Each line of the material must be returned exactly.

--- Data for this exercise ---

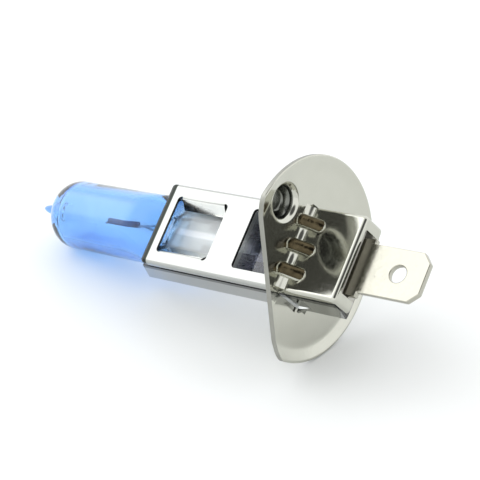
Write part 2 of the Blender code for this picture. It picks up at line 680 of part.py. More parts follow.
def build():
    for obj in list(bpy.data.objects):
        bpy.data.objects.remove(obj)
    parts = bpy.data.collections.new("headlight_bulb")
    helpers = bpy.data.collections.new("cutters")
    for collection in (parts, helpers):
        bpy.context.scene.collection.children.link(collection)

    shell_steel = make_material("shell_steel", (0.80, 0.80, 0.79), 0.12, 1.0)
    flange_steel = make_material("flange_steel", (0.66, 0.65, 0.61), 0.32, 1.0)
    blade_brass = make_material("blade_plated", (0.80, 0.78, 0.70), 0.3, 1.0)
    ceramic = make_material("ceramic", (0.72, 0.70, 0.66), 0.6, 0.0)
    blue_glass = make_material("blue_glass", (0.25, 0.52, 0.95), 0.03, 0.0, alpha=0.4)
    tungsten = make_material("tungsten", (0.16, 0.16, 0.18), 0.4, 1.0)
    molybdenum = make_material("molybdenum", (0.45, 0.45, 0.47), 0.3, 1.0)

    glass_envelope(parts, helpers, blue_glass)
    filament(parts, tungsten, molybdenum)
    sealing_foils(parts, molybdenum)
    outer_leads(parts, molybdenum, shell_steel)
    upper_shell(parts, helpers, shell_steel)
    lower_shell(parts, helpers, shell_steel)
    flange_with_hood(parts, helpers, flange_steel)
    insulators(parts, helpers, ceramic)
    blade_terminal(parts, blade_brass)


build()
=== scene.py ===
"""Headlight bulb lying on a white studio floor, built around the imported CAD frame.

Frame: +X runs along the lamp axis towards the glass tip, +Z is the side with the
windows and the hood, and the origin is the centre of the flange's front face.
"""
import math

import bmesh
import bpy
from mathutils import Matrix, Vector


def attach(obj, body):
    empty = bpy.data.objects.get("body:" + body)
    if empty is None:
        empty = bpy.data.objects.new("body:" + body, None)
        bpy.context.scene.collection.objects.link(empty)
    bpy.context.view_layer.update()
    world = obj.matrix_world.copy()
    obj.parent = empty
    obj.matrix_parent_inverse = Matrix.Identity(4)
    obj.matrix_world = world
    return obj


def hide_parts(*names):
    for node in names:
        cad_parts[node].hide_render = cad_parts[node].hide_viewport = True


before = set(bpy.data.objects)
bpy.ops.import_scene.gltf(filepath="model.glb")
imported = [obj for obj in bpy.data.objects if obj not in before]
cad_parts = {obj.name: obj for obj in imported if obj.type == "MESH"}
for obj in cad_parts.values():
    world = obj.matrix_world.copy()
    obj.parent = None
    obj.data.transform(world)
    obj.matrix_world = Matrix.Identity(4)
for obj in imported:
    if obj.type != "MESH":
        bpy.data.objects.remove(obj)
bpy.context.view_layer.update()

MM = 0.001

# The camera, as a place, a point it looks at and the direction that is up in its picture
CAMERA_PLACE = Vector((-123.2, 53.3, 156.5)) * MM
CAMERA_TARGET = Vector((7.7, 0.37, 3.2)) * MM
CAMERA_UP = Vector((0.145, -0.890, 0.432))
CAMERA_LENS = 128.2

# Sizes of the CAD pieces that are made again here with finer shapes
SHEET = 0.4 * MM
HALF_WIDTH = 5.6 * MM
TOP = 3.2 * MM
SKIRT = 2.2 * MM
HOOD_REAR = -8.9 * MM
HOOD_BEND = 0.55 * MM
FILLET = 1.1 * MM
LIP_BOTTOM = -0.9 * MM
NOTCH_HALF = 4.1 * MM
FLANGE_RADIUS = 12.7 * MM
FLANGE_SHEET = 0.7 * MM
RIM_START = 10.9 * MM
RIM_SETBACK = 0.5 * MM
CHORD_DISTANCE = 7.5 * MM
CHORD_CORNER = 2.6 * MM
CHORD_ANGLE = math.radians(45)
DIMPLE_PLACE = (-3.6 * MM, 8.1 * MM)
DIMPLE_MOUTH = 2.75 * MM
BEAD_PLACES = (-3.2 * MM, 0.0, 3.2 * MM)
BEAD_RADIUS = 0.88 * MM
BEAD_ENDS = ((-0.95 * MM, TOP + 0.85 * MM), (-2.85 * MM, TOP - 0.28 * MM))  # along the axis, and up
COVER_SPAN = (0.3 * MM, 21.9 * MM)
WINDOWS = (((11.65 * MM, 19.9 * MM), 3.9 * MM), ((1.0 * MM, 7.45 * MM), 4.0 * MM))  # span, half width
WINDOW_CORNER = 0.5 * MM
TAB_SPAN = (12.3 * MM, 19.3 * MM)
TAB_ROOT = 4.1 * MM
TAB_LEAN = 1.50 * MM
TAB_DEPTH = 1.76 * MM
TAB_BEND = 0.45 * MM
TAB_DROP = 0.015 * MM               # keeps the tab's root out of the plane of the cover's face
BLADE_SPAN = (-17.9 * MM, -1.6 * MM)
BLADE_HALF = 3.15 * MM
BLADE_BASE_HALF = 3.75 * MM
BLADE_SHOULDER = -9.7 * MM
BLADE_CORNER = 1.2 * MM
BLADE_THICKNESS = 0.8 * MM
BLADE_HOLE_PLACE = -14.2 * MM
BLADE_HOLE_RADIUS = 1.1 * MM
TUBE_RADIUS = 4.6 * MM
BORE_RADIUS = 3.5 * MM
TUBE_END = 37.9 * MM
DOME_END = 41.5 * MM
NECK = 26.4 * MM
PINCH_FRONT = 18.6 * MM
PINCH_REAR = 3.6 * MM
PINCH_HALF_WIDTH = 4.75 * MM
PINCH_HALF_THICKNESS = 1.1 * MM
TIP_SHAPE = ((41.5, 1.36), (41.9, 1.16), (42.4, 0.95), (43.1, 0.76),
             (43.8, 0.60), (44.4, 0.44), (44.8, 0.26), (45.0, 0.06))  # millimetres: along, radius
COIL_SPAN = (26.8 * MM, 32.2 * MM)
COIL_TURNS = 22
COIL_STEPS = 16                     # points in a turn
COIL_RADIUS = 0.31 * MM
COIL_WIRE = 0.09 * MM
LEG_WIRE = 0.14 * MM
LEG_FOOT = 15.7 * MM
LEG_SIDE = 2.0 * MM
LEG_BELOW = -1.3 * MM

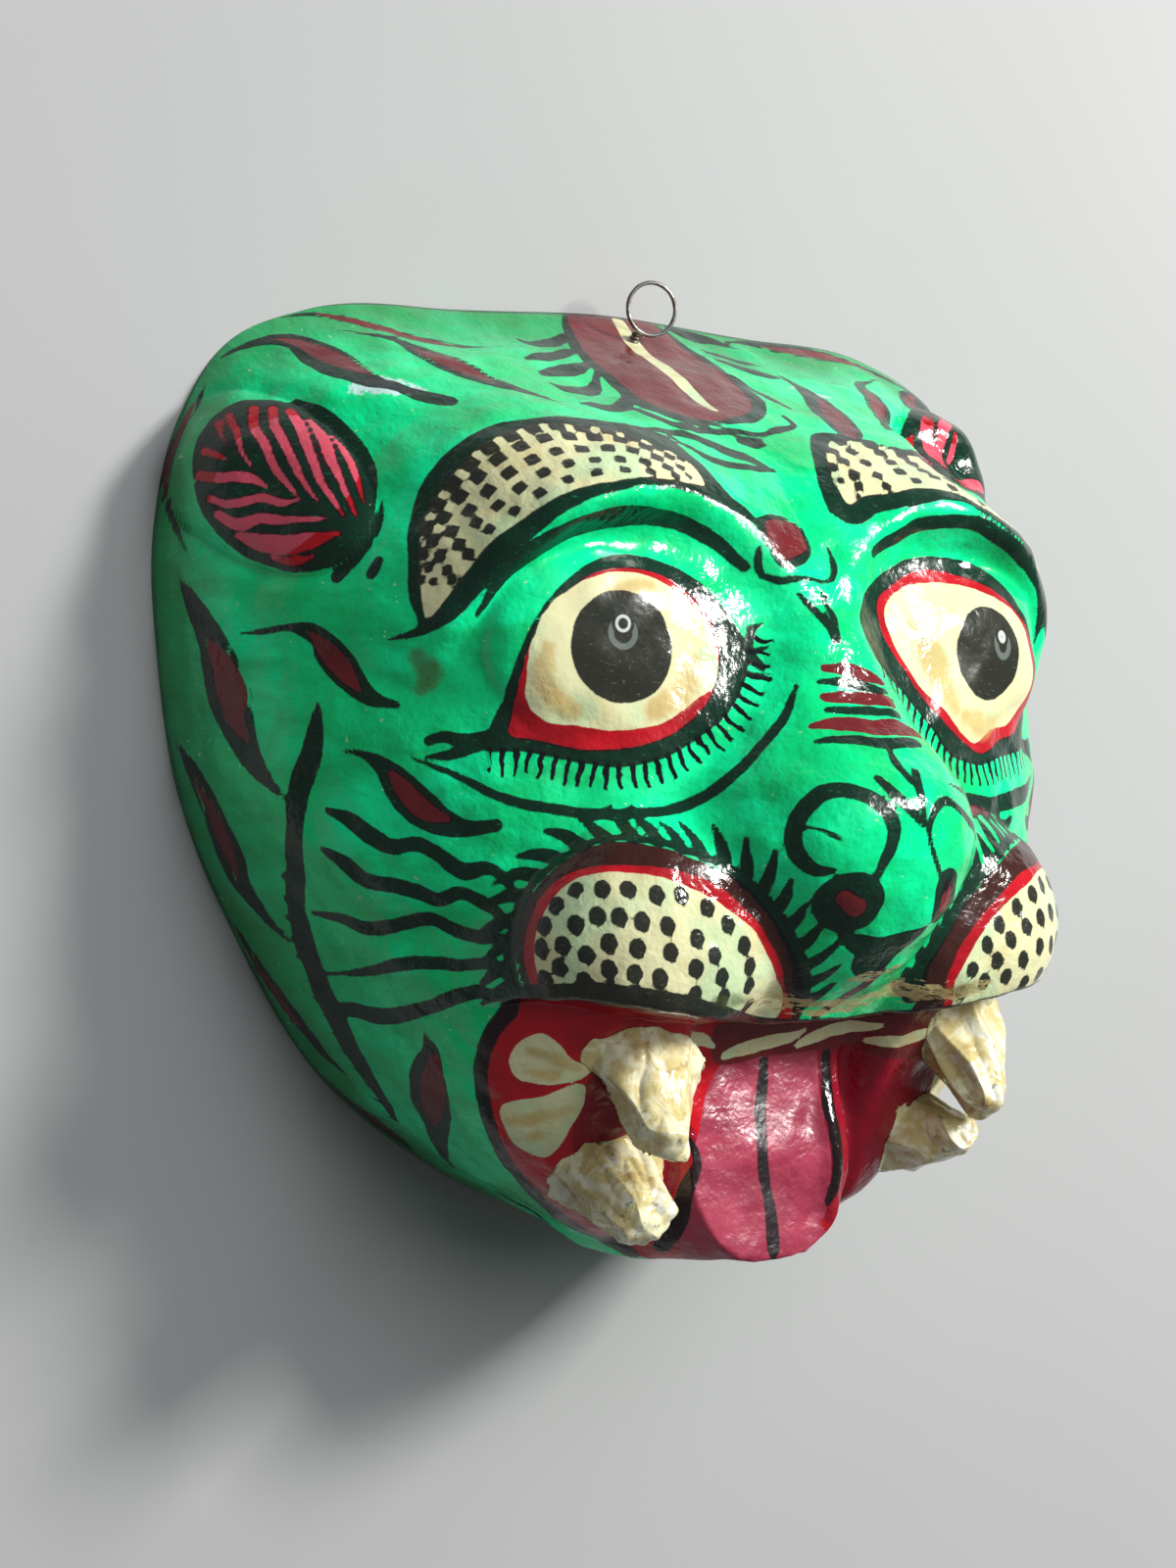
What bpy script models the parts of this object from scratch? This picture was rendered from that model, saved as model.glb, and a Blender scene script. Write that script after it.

---

(Task result):
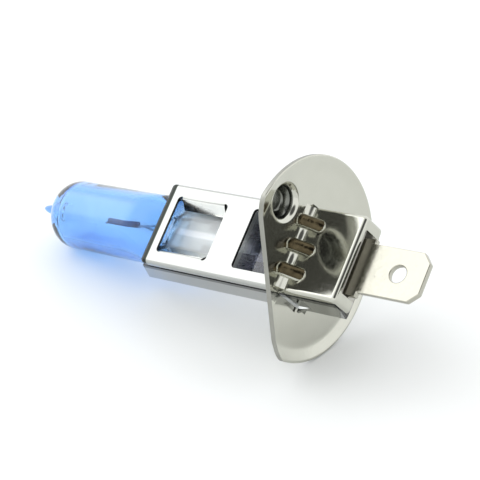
Write part 2 of the Blender code for this picture. It picks up at line 680 of part.py. More parts follow.
def build():
    for obj in list(bpy.data.objects):
        bpy.data.objects.remove(obj)
    parts = bpy.data.collections.new("headlight_bulb")
    helpers = bpy.data.collections.new("cutters")
    for collection in (parts, helpers):
        bpy.context.scene.collection.children.link(collection)

    shell_steel = make_material("shell_steel", (0.80, 0.80, 0.79), 0.12, 1.0)
    flange_steel = make_material("flange_steel", (0.66, 0.65, 0.61), 0.32, 1.0)
    blade_brass = make_material("blade_plated", (0.80, 0.78, 0.70), 0.3, 1.0)
    ceramic = make_material("ceramic", (0.72, 0.70, 0.66), 0.6, 0.0)
    blue_glass = make_material("blue_glass", (0.25, 0.52, 0.95), 0.03, 0.0, alpha=0.4)
    tungsten = make_material("tungsten", (0.16, 0.16, 0.18), 0.4, 1.0)
    molybdenum = make_material("molybdenum", (0.45, 0.45, 0.47), 0.3, 1.0)

    glass_envelope(parts, helpers, blue_glass)
    filament(parts, tungsten, molybdenum)
    sealing_foils(parts, molybdenum)
    outer_leads(parts, molybdenum, shell_steel)
    upper_shell(parts, helpers, shell_steel)
    lower_shell(parts, helpers, shell_steel)
    flange_with_hood(parts, helpers, flange_steel)
    insulators(parts, helpers, ceramic)
    blade_terminal(parts, blade_brass)


build()
=== scene.py ===
"""Headlight bulb lying on a white studio floor, built around the imported CAD frame.

Frame: +X runs along the lamp axis towards the glass tip, +Z is the side with the
windows and the hood, and the origin is the centre of the flange's front face.
"""
import math

import bmesh
import bpy
from mathutils import Matrix, Vector


def attach(obj, body):
    empty = bpy.data.objects.get("body:" + body)
    if empty is None:
        empty = bpy.data.objects.new("body:" + body, None)
        bpy.context.scene.collection.objects.link(empty)
    bpy.context.view_layer.update()
    world = obj.matrix_world.copy()
    obj.parent = empty
    obj.matrix_parent_inverse = Matrix.Identity(4)
    obj.matrix_world = world
    return obj


def hide_parts(*names):
    for node in names:
        cad_parts[node].hide_render = cad_parts[node].hide_viewport = True


before = set(bpy.data.objects)
bpy.ops.import_scene.gltf(filepath="model.glb")
imported = [obj for obj in bpy.data.objects if obj not in before]
cad_parts = {obj.name: obj for obj in imported if obj.type == "MESH"}
for obj in cad_parts.values():
    world = obj.matrix_world.copy()
    obj.parent = None
    obj.data.transform(world)
    obj.matrix_world = Matrix.Identity(4)
for obj in imported:
    if obj.type != "MESH":
        bpy.data.objects.remove(obj)
bpy.context.view_layer.update()

MM = 0.001

# The camera, as a place, a point it looks at and the direction that is up in its picture
CAMERA_PLACE = Vector((-123.2, 53.3, 156.5)) * MM
CAMERA_TARGET = Vector((7.7, 0.37, 3.2)) * MM
CAMERA_UP = Vector((0.145, -0.890, 0.432))
CAMERA_LENS = 128.2

# Sizes of the CAD pieces that are made again here with finer shapes
SHEET = 0.4 * MM
HALF_WIDTH = 5.6 * MM
TOP = 3.2 * MM
SKIRT = 2.2 * MM
HOOD_REAR = -8.9 * MM
HOOD_BEND = 0.55 * MM
FILLET = 1.1 * MM
LIP_BOTTOM = -0.9 * MM
NOTCH_HALF = 4.1 * MM
FLANGE_RADIUS = 12.7 * MM
FLANGE_SHEET = 0.7 * MM
RIM_START = 10.9 * MM
RIM_SETBACK = 0.5 * MM
CHORD_DISTANCE = 7.5 * MM
CHORD_CORNER = 2.6 * MM
CHORD_ANGLE = math.radians(45)
DIMPLE_PLACE = (-3.6 * MM, 8.1 * MM)
DIMPLE_MOUTH = 2.75 * MM
BEAD_PLACES = (-3.2 * MM, 0.0, 3.2 * MM)
BEAD_RADIUS = 0.88 * MM
BEAD_ENDS = ((-0.95 * MM, TOP + 0.85 * MM), (-2.85 * MM, TOP - 0.28 * MM))  # along the axis, and up
COVER_SPAN = (0.3 * MM, 21.9 * MM)
WINDOWS = (((11.65 * MM, 19.9 * MM), 3.9 * MM), ((1.0 * MM, 7.45 * MM), 4.0 * MM))  # span, half width
WINDOW_CORNER = 0.5 * MM
TAB_SPAN = (12.3 * MM, 19.3 * MM)
TAB_ROOT = 4.1 * MM
TAB_LEAN = 1.50 * MM
TAB_DEPTH = 1.76 * MM
TAB_BEND = 0.45 * MM
TAB_DROP = 0.015 * MM               # keeps the tab's root out of the plane of the cover's face
BLADE_SPAN = (-17.9 * MM, -1.6 * MM)
BLADE_HALF = 3.15 * MM
BLADE_BASE_HALF = 3.75 * MM
BLADE_SHOULDER = -9.7 * MM
BLADE_CORNER = 1.2 * MM
BLADE_THICKNESS = 0.8 * MM
BLADE_HOLE_PLACE = -14.2 * MM
BLADE_HOLE_RADIUS = 1.1 * MM
TUBE_RADIUS = 4.6 * MM
BORE_RADIUS = 3.5 * MM
TUBE_END = 37.9 * MM
DOME_END = 41.5 * MM
NECK = 26.4 * MM
PINCH_FRONT = 18.6 * MM
PINCH_REAR = 3.6 * MM
PINCH_HALF_WIDTH = 4.75 * MM
PINCH_HALF_THICKNESS = 1.1 * MM
TIP_SHAPE = ((41.5, 1.36), (41.9, 1.16), (42.4, 0.95), (43.1, 0.76),
             (43.8, 0.60), (44.4, 0.44), (44.8, 0.26), (45.0, 0.06))  # millimetres: along, radius
COIL_SPAN = (26.8 * MM, 32.2 * MM)
COIL_TURNS = 22
COIL_STEPS = 16                     # points in a turn
COIL_RADIUS = 0.31 * MM
COIL_WIRE = 0.09 * MM
LEG_WIRE = 0.14 * MM
LEG_FOOT = 15.7 * MM
LEG_SIDE = 2.0 * MM
LEG_BELOW = -1.3 * MM

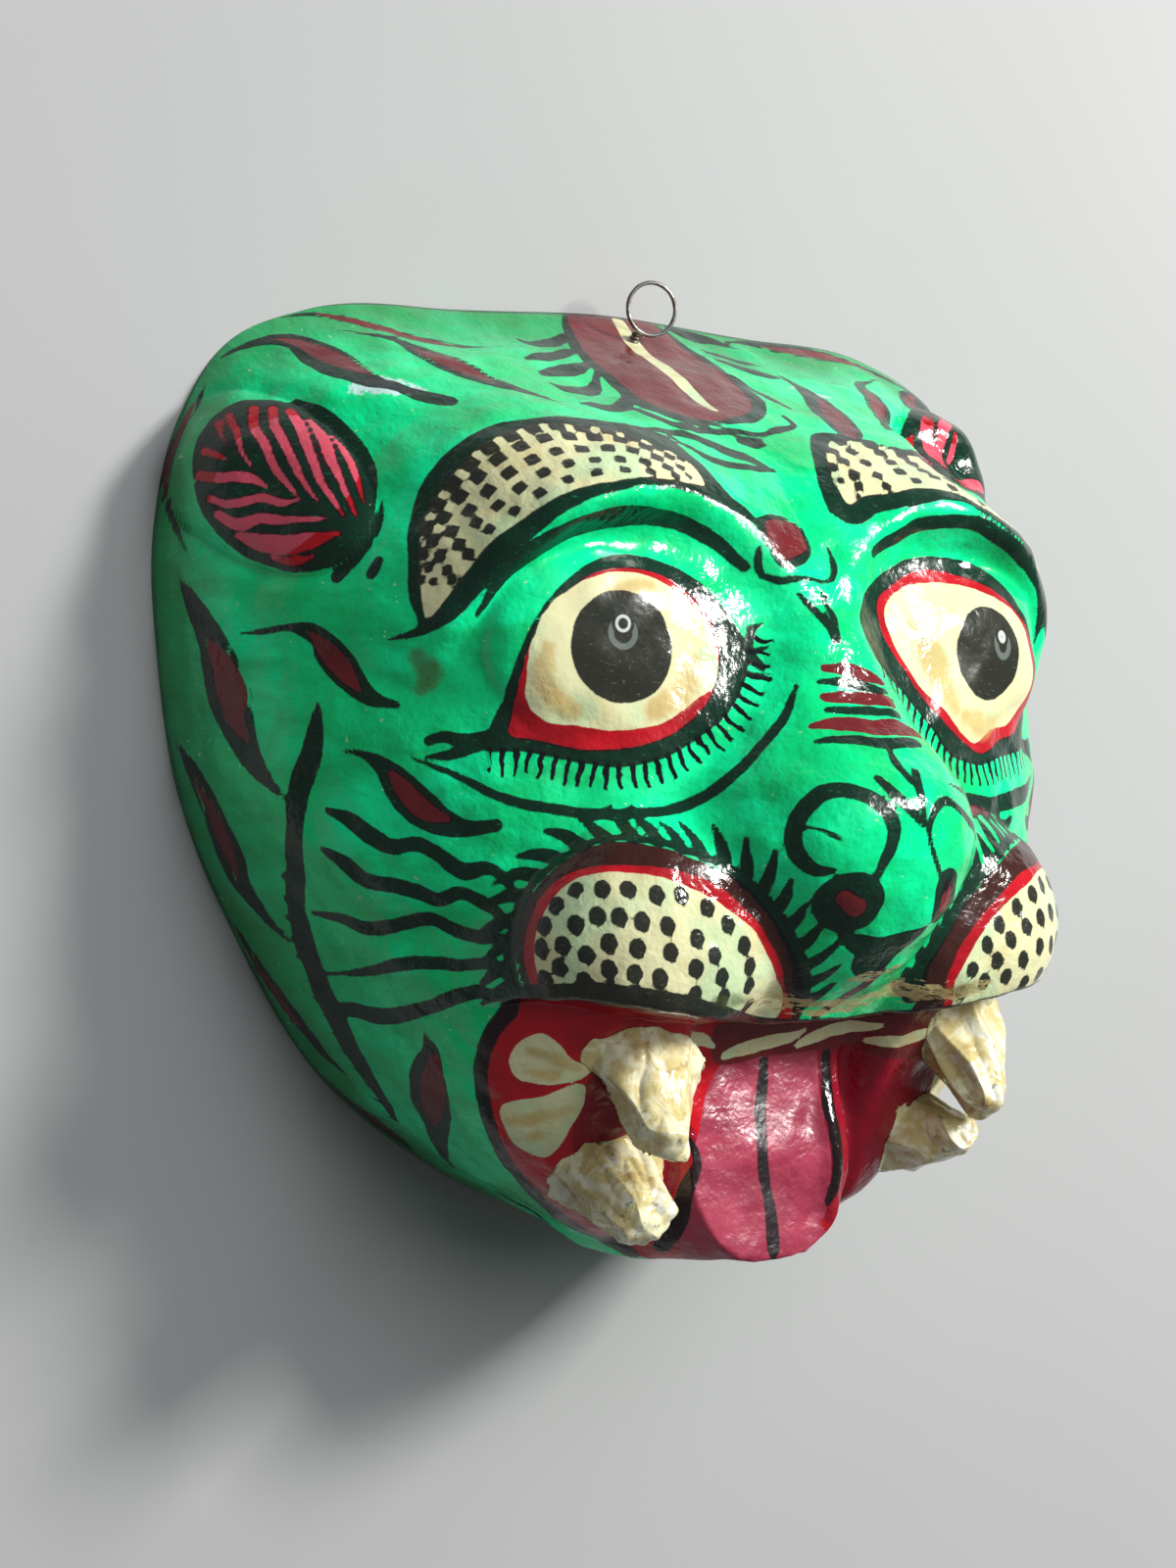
What bpy script models the parts of this object from scratch? This picture was rendered from that model, saved as model.glb, and a Blender scene script. Write that script after it.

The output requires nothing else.